Table showing the different power consumption allowed at different speeds, if you want to achieve a range of 25 km. Traveling at the top speed of 25km/h will not give you a range of 25 km as the power consumption is too high.

Once again, the full view of the ES2 e-scooter. The features I like most is how sleek and clean the appearance is, plus the integration of the front light, rear lights, and full suspension.

I shall give a rating for some of the features of this e-scooter, based on my own opinion and my limited experience with other e-scooters. You may disagree, which is fine as my rating is based on my own views only.

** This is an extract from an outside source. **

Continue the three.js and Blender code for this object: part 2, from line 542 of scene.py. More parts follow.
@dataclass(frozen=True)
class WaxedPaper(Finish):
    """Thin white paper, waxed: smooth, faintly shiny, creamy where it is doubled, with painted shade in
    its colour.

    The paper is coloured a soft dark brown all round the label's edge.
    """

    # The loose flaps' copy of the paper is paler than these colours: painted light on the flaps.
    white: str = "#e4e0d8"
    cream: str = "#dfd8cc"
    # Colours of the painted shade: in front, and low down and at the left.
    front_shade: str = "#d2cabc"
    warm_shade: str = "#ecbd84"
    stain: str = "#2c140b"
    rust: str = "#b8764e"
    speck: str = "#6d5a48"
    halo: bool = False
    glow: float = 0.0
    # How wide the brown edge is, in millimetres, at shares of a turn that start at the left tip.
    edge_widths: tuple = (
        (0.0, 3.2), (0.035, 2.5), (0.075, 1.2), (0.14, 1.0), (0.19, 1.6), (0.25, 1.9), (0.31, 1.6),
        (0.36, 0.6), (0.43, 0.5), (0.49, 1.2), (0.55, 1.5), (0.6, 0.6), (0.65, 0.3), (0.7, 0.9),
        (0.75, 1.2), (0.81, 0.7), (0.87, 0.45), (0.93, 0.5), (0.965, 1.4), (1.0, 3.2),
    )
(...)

Rating out of 5 stars (1 is poor, 5 is best-in-class)
Appearance: 5
Price/Cost: 3
Ease of Use (display, throttle, brake): 5
Weight: 4
Battery Life/Range: 3 (5 if you add the optional battery pack)
Acceleration: 4
Stability: 4
Smoothness or Comfort: 4
Ease of Folding: 5
Ease of Customization (Software): 4
Ease of Customization (Hardware): 1
Serviceability: 2
Durability: Unknown

Seems that this ES2 e-scooter ranks pretty high on usage, but is difficult to customize due to many proprietary parts and design. From online forums, it also seems that the durability of this model may not be too good, but so far it is OK for me as I am a light user with low mileage. Overall, I highly recommend this ES2 e-scooter as looks good and works well, there is no point getting a more high powered e-scooter as it cannot be used in Singapore anyway.